Three-term New York City Mayor and WHO’s Global Ambassador for NCDs and injuries Micheal R. Bloomberg said that by copying the effective measures on a worldwide scale, millions of lives can be saved. The mayor added that they are currently working to raise awareness among policymakers and city leaders on the gains if they will put in place effective programs for their city. Examples of these include the anti-tobacco program in Bogor, Indonesia and Beijing, China. There are also road safety projects in Bangkok, Thailand and Accra, Ghana.

WHO also mentioned the bike-sharing initiative in Fortaleza, Brazil. It made the city a role model for urban transportation. Fortaleza has proven that it is doing its part to reduce pollution caused by cars and traffic as a whole after it ranked the fourth city in Brazil with the worst traffic and 35th in the world. 

New York City also created walkable streets for their senior citizens and it helped them reduced elderly pedestrian deaths by 16 percent. All these initiatives can help urban policy planners and leaders in their decision-making. WHO studied 19 case studies and found 15 of them are from developing nations, where more than 90 percent of road traffic accidents are recorded and 85 percent premature adult deaths because of noncommunicable disease occur.



One city case study used by the WHO in their report was that of Hoi An, Vietnam. It said that public spaces are important to the success of the city. These are places for physical activity, sport, recreation, and relaxation. Part of Hoi An’s public spaces master plan was to increase the accessibility to public spaces by active transportation for the city dwellers. They also studied Vienna, Austria. The city has an ambitious target of achieving 80 percent ecomobility (walking, public transport, and cycling) by 2025. So, a part of the city’s strategy is to promote walking by increasing the share of pedestrian traffic beyond the current level.

NCD death rate

WHO has likewise shared the NCD death rate, age standardized per 100,000 population. Canada had a 291.6 NCD death rate in 2016, United States a 417.9 death rate, China 542.4, India 597.5, Thailand 427.4, Philippines 678.3, Indonesia 764, Papua New Guinea 708.3, Australia 292.6, Myanmar 763.8, South Korea 266.7, Mongolia 825.7, Kazakhstan 787.9, Uzbekistan 687.4, Turkmenistan 823.4, Japan 242.5, Sweden 318.3, Norway 309.8, United Kingdom 342.4, Ireland 348.2, and France 290.

Countries with the highest number of deaths due to noncommunicable diseases include Togo (West Africa), Eswatini, Turkmenistan, Egypt, Afghanistan, and Sierra Leone. Meanwhile, countries with the lowest number of deaths due to NCD include France, Italy, Sweden, Belgium, Austria, Ireland, Denmark, Singapore, Switzerland, Israel, and Greece.

The agency has also previously discussed how people living in substandard housing are more prone to health impacts from extreme weather, cold waves, and heat.
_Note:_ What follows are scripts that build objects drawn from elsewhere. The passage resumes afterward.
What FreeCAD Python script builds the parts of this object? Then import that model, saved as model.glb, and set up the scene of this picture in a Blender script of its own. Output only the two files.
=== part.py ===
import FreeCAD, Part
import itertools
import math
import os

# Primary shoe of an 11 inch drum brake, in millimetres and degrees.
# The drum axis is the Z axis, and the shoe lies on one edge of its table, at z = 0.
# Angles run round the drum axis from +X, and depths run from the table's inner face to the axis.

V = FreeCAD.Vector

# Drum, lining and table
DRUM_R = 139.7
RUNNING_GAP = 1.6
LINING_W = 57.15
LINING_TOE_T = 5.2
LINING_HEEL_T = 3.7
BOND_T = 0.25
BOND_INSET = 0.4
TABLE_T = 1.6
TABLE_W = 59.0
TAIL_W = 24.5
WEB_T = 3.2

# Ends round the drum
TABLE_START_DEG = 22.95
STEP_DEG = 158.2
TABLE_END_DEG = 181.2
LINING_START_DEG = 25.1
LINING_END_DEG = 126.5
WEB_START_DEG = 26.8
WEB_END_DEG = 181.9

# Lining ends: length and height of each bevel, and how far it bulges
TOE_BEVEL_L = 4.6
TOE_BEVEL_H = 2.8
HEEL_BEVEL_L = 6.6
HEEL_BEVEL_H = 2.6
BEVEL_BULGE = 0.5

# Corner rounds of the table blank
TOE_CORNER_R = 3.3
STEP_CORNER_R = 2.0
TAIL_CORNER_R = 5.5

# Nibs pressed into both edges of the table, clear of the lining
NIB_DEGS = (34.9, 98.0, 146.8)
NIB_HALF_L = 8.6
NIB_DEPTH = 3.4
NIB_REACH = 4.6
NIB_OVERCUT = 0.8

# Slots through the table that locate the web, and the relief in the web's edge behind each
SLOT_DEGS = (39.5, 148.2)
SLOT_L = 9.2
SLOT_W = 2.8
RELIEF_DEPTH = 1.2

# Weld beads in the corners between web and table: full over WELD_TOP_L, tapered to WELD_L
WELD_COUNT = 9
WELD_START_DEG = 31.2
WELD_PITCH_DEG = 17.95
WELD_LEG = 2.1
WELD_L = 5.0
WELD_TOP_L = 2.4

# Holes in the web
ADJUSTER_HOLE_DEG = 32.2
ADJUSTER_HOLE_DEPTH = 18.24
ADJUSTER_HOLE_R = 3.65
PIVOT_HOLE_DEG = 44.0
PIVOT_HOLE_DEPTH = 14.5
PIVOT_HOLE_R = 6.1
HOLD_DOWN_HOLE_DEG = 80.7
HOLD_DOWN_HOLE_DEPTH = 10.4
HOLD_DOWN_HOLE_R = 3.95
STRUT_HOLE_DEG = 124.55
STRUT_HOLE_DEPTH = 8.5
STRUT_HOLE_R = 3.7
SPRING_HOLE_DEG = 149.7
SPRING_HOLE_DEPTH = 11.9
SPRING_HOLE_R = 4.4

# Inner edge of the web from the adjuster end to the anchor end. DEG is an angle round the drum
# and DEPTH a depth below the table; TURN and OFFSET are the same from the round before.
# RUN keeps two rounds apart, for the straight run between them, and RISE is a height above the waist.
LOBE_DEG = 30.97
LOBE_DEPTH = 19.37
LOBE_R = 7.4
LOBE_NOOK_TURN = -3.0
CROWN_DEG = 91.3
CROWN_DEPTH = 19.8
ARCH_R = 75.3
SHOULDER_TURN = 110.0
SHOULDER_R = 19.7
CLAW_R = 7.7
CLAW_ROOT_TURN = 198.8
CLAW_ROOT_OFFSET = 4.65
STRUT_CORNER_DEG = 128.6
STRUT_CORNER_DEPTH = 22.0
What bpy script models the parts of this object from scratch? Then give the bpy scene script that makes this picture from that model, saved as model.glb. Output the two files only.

There are also poor urban households that rely on coal cookstoves and smoky biomass. Particles from both can create indoor air pollution and the emission of black carbon.



WHO’s suggestion may help local governments of different countries promote and protect the public’s health. Not only do they serve as stewards for the well-being of their local populations but they also have the ability and authority to improve the services that meet the needs of the people.